The rifle must be test-fired and the zero verified or corrected after a knock or other impact, or after any unaccountably wild shot. Also, when a new batch of ammunition is to be used or the rifle has not been shot for a prolonged period, ensure that the rifle is still zeroed correctly. No one should continue stalking in such a case until zeroing (or sighting-in) has been done.
While zeroing the rifle, it may be beneficial to practise shooting at short range to simulate a humane dispatch shot to ensure that you are aware of any aim-off allowance at short range.
Consideration for the deer
A shot should only be taken at a range that will ensure a humane kill. Shots should never be taken at a moving or badly-positioned deer, in poor visibility, through cover, or at any time when your aim is not steady. After taking a shot, always assume that you have hit the deer until you have proved otherwise by thorough searching. Always follow up and humanely dispatch a wounded deer, regardless of the time and effort involved.
Stalkers should own or have access to a dog trained to locate dead or wounded deer, and be steady to other wildlife.
Although deer are comparatively large animals, the vital areas for clean kills are small. No one should consider stalking unless they can consistently shoot a group of three shots within a 10cm target at 100m.
Taking a shot
Safety is paramount – never take a shot if there is the slightest doubt about safety.
Always identify your selected deer and ensure that no other animals can be wounded by your shot passing through the target.
Never fire at a deer unless you are absolutely sure that it is well within your effective killing range.
The recommended shot is to the chest. The brain is a very small target and for this reason head shots should be avoided, except when dispatching an injured animal at close range, as they can result in a shattered jaw or nose bone.
A static target allows for much more accurate shot placement than a moving one. Never take a shot at a running deer unless you are attempting to dispatch an already wounded animal. If in doubt over any shot, do not fire.
Before the shot, mark the position of the deer by reference to some adjacent feature e.g. bush, tree or rock, and then, if the deer runs off into cover, always assume a strike until proved otherwise.
Immediately after the shot, load another round, apply the safety catch and then wait. You should learn to recognise the behaviour of deer shot in different parts of the body, as this will dictate how long you should wait before following up. In most circumstances you should wait at least five minutes.
You should then approach the spot where the deer was standing and search for signs such as hair and blood. If you cannot find the carcass, do not give up. Follow any blood trail slowly, if possible with the aid of a trained dog. At all times be prepared to shoot again if necessary, but remember that at a range of a few metres the bullet will strike below the point of aim.
All stalkers must be capable of gralloching and inspecting a deer carcass. It is advisable to take lessons from a professional, or attend an appropriate training course.
Carcasses should be gralloched immediately after shooting and cleaned out as soon as possible. The by-products of gralloching should be disposed of responsibly and appropriately.
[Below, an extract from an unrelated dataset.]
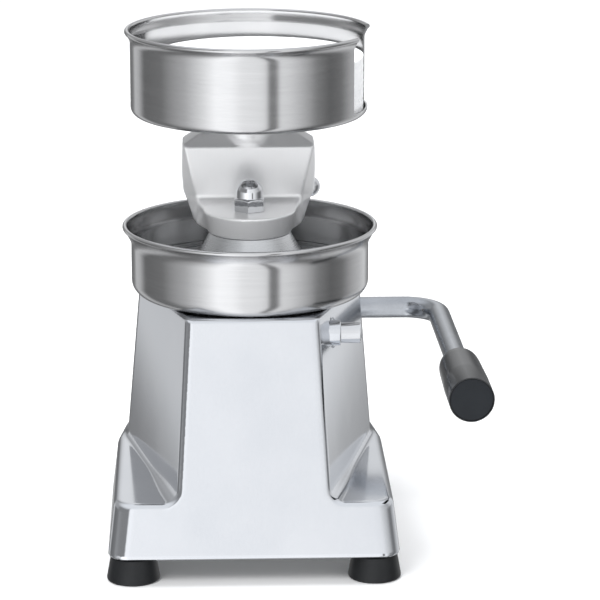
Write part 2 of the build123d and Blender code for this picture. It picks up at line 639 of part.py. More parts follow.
def fulcrum_pin():
    pin = rod_x(FULCRUM_R - 0.02, -FULCRUM_BLIND + 0.5, STUB_END_X, FULCRUM_Y, FULCRUM_Z)
    return chamfer(pin.edges(), 0.6)


def fulcrum_collars():
    hole = rod_x(FULCRUM_R, -60, 60, FULCRUM_Y, FULCRUM_Z)
    pairs = ((ROCKER_X0 - 6.5, ROCKER_X0 - 2.5), (-4.5, -0.5))
    return Compound([rod_x(10.0, x0, x1, FULCRUM_Y, FULCRUM_Z) - hole for x0, x1 in pairs])


# ---- export -------------------------------------------------------------------
def to_origin():
    """The move that puts the middle of the whole footprint at X = Y = 0."""
    x_low = FOOT_CENTRES["left_front"][0] - FOOT_R_BOTTOM
    y_low = FOOT_CENTRES["left_front"][1] - FOOT_R_BOTTOM
    x_high = LEVER_FRONT_X + GRIP_R * math.cos(math.radians(SPLAY))
    y_high = skirt_half(SKIRT_WIDEST_Z)[-1][1]
    return Pos(-(x_low + x_high) / 2, -(y_low + y_high) / 2, 0)


def all_nodes():
    nodes = {
        "base_housing": base_housing(), "bottom_cover": bottom_cover(),
        "cover_screws": cover_screws(), "foot_screws": foot_screws(),
        "lower_bowl": lower_bowl(), "bowl_screws": bowl_screws(), "patty_mould": patty_mould(),
        "ejector_disc": ejector_disc(), "ejector_stem": ejector_stem(), "stem_bush": stem_bush(),
        "press_plate": press_plate(), "press_plate_stud": press_plate_stud(),
        "stud_acorn_nut": stud_acorn_nut(), "head_block": head_block(),
        "hinge_pin": hinge_pin(), "hinge_washers": hinge_washers(),
        "hinge_jam_nut": hinge_jam_nut(), "hinge_acorn_nut": hinge_acorn_nut(),
        "paper_dish": paper_dish(),
        "dish_screws": dish_screws(), "paper_stack": paper_stack(), "column": column(),
        "column_upper_bush": column_upper_bush(), "column_lower_bush": column_lower_bush(),
        "crosshead": crosshead(), "crosshead_pin": crosshead_pin(),
        "trunnion_pin": trunnion_pin(), "lever_bar": lever_bar(), "crank_arm": crank_arm(),
        "crank_cross_pin": crank_cross_pin(), "crank_pin": crank_pin(),
        "crank_roller": crank_roller(),
        "shaft_bush_right": shaft_bush(SHAFT_BOSS_IN, SHAFT_BOSS_OUT),
        "shaft_bush_left": shaft_bush(-SHAFT_BLIND, -SHAFT_BLIND_IN),
        "shaft_collar": shaft_collar(), "collar_screw": collar_screw(), "grip": grip(),
        "grip_end_cap": grip_end_cap(), "rocker_arm": rocker_arm(),
        "fulcrum_pin": fulcrum_pin(), "fulcrum_collars": fulcrum_collars(),
    }
    for name, (x, y) in FOOT_CENTRES.items():
        nodes[f"foot_{name}"] = rubber_foot(x, y)
    return nodes


if __name__ == "__main__":
    os.makedirs("parts", exist_ok=True)
    for name, shape in all_nodes().items():
        export_step(to_origin() * shape, f"parts/{name}.step")
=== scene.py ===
import json
import math

import bpy
import numpy as np
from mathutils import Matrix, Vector


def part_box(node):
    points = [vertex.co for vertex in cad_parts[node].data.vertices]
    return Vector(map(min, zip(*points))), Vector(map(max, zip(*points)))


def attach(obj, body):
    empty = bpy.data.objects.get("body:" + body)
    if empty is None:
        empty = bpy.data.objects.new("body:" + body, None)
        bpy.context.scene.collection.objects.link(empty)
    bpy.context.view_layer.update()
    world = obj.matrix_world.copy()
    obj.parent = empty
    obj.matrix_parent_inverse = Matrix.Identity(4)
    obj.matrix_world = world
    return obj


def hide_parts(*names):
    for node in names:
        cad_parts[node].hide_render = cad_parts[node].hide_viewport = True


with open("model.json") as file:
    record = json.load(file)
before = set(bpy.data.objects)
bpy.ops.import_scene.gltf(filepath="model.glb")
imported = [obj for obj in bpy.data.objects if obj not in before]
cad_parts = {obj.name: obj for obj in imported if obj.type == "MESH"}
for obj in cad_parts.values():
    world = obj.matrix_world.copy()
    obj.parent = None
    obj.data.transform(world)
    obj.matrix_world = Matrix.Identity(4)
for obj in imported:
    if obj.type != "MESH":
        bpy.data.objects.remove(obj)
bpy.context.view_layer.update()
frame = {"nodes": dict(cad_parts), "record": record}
nodes = frame["nodes"]

# Lengths below are millimetres about the bowl's axis with the floor at z = 0. MM and
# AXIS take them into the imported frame, which is in metres.
MM = 0.001


def node_box(node):
    """A node's lowest and highest corners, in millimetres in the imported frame."""
    low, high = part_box(node)
    return np.array(low) / MM, np.array(high) / MM


MOULD_LOW, MOULD_HIGH = node_box("patty_mould")
AXIS = np.array([(MOULD_LOW[0] + MOULD_HIGH[0]) / 2, (MOULD_LOW[1] + MOULD_HIGH[1]) / 2, 0.0])


# ---- meshes -------------------------------------------------------------------
def volume(vertices, faces):
    """Six times the space inside a closed mesh: negative if its faces point inwards."""
    total = 0.0
    for face in faces:
        corners = vertices[list(face)]
        total += np.einsum("j,ij->", corners[0], np.cross(corners[1:-1], corners[2:]))
    return total


def add_mesh(name, vertices, faces, sharp_deg=None):
    """A smooth-shaded mesh object from millimetre vertices about the bowl's axis."""
    vertices = np.asarray(vertices, float).reshape(-1, 3)
    if volume(vertices, faces) < 0:
        faces = [tuple(reversed(f)) for f in faces]
    mesh = bpy.data.meshes.new(name)
    spots = [tuple(v) for v in (vertices + AXIS) * MM]
    mesh.from_pydata(spots, [], [tuple(int(i) for i in f) for f in faces])
    mesh.validate()
    mesh.update()
    mesh.shade_smooth()
    if sharp_deg is not None:
        mesh.set_sharp_from_angle(angle=math.radians(sharp_deg))
    piece = bpy.data.objects.new(name, mesh)
    bpy.context.scene.collection.objects.link(piece)
    return piece


def place(piece, body, material, slot, *replaced):
    """Rides a finished piece on its body in place of the CAD nodes that it stands for."""
    piece.data.materials.clear()
    piece.data.materials.append(material)
    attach(piece, body)
    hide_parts(*replaced)
    return piece


def rounded_path(corners, steps=10):
    """Points along an open path whose (x, y, radius) corners are turned into arcs."""
    path = [np.array(corners[0][:2], float)]
    for before, here, after in zip(corners, corners[1:], corners[2:]):
        p, a, b = (np.array(c[:2], float) for c in (here, before, after))
        radius = here[2] if len(here) > 2 else 0.0
        to_a, to_b = (a - p) / np.linalg.norm(a - p), (b - p) / np.linalg.norm(b - p)
        half = math.acos(float(np.clip(to_a @ to_b, -1, 1))) / 2
        if radius <= 0 or math.pi / 2 - half < 0.01:
            path.append(p)
            continue
        middle = (to_a + to_b) / np.linalg.norm(to_a + to_b)
        centre = p + middle * radius / math.sin(half)
        start = p + to_a * radius / math.tan(half) - centre
        end = p + to_b * radius / math.tan(half) - centre
        turn = math.atan2(start[0] * end[1] - start[1] * end[0], start @ end)
        for k in range(steps + 1):
            c, s = math.cos(turn * k / steps), math.sin(turn * k / steps)
            path.append(centre + np.array([c * start[0] - s * start[1], s * start[0] + c * start[1]]))
    path.append(np.array(corners[-1][:2], float))
    return path


def directions(path):
    """Unit directions along a list of points, whatever their spacing."""
    steps = np.diff(path, axis=0)
    steps /= np.linalg.norm(steps, axis=1)[:, None]
    along = np.concatenate([steps[:1], steps[:-1] + steps[1:], steps[-1:]])
    return along / np.linalg.norm(along, axis=1)[:, None]


def lathe(name, profile, centre=(0, 0, 0), axis="Z", steps=128, sharp_deg=40, turn=0.0):
    """Turns a closed (radius, height) profile about an axis. Points on the axis are poles."""
    rings, vertices = [], []
    for r, h in profile:
        if r < 1e-6:
            rings.append([len(vertices)])
            vertices.append((0.0, 0.0, h))
            continue
        rings.append(list(range(len(vertices), len(vertices) + steps)))
        angles = np.arange(steps) * 2 * math.pi / steps
        vertices.extend(zip(r * np.cos(angles), r * np.sin(angles), [h] * steps))
    faces = []
    for i, low in enumerate(rings):
        high = rings[(i + 1) % len(rings)]
        for k in range(steps):
            n = (k + 1) % steps
            corners = [low[k % len(low)], low[n % len(low)], high[n % len(high)], high[k % len(high)]]
            face = list(dict.fromkeys(corners))
            if len(face) > 2:
                faces.append(face)
    turned = np.array(vertices)
    if axis == "Y":
        turned = turned[:, [0, 2, 1]] * [1, 1, -1]
    if axis == "X":
        turned = turned[:, [2, 1, 0]] * [1, 1, -1]
    c, s = math.cos(turn), math.sin(turn)
    turned = turned @ np.array([[c, s, 0], [-s, c, 0], [0, 0, 1]])
    return add_mesh(name, turned + np.array(centre, float), faces, sharp_deg)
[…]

As soon as possible after gralloching, the carcass should be hung up to drain and transferred to a cool, dry, fly-proof store. Within a reasonable period of time it should be chilled to 7ºC or below.
If the carcass is to be taken to an approved game handling establishment (AGHE), then you must have a ‘trained hunter’ status and a written declaration will have to be completed for each carcass (or a batch of carcasses if more than one is being taken at the same time). For further information please see The Wild Game Guide produced by the Food Standards Agency.
Even in very cold weather, carcasses left to lie overnight may be spoiled.
Other equipment and aids
A responsible stalker should always carry:
• A telescope or binoculars for the location and correct identification of quarry. DO NOT use the rifle scope for this purpose.
• A knife of appropriate design.
• A torch, if stalking in the evening, to look for hair or blood signs.
• A bipod or sticks, of an appropriate design, to aid the standing, sitting, kneeling and prone shots.
• Access to a dog trained to locate dead or wounded deer.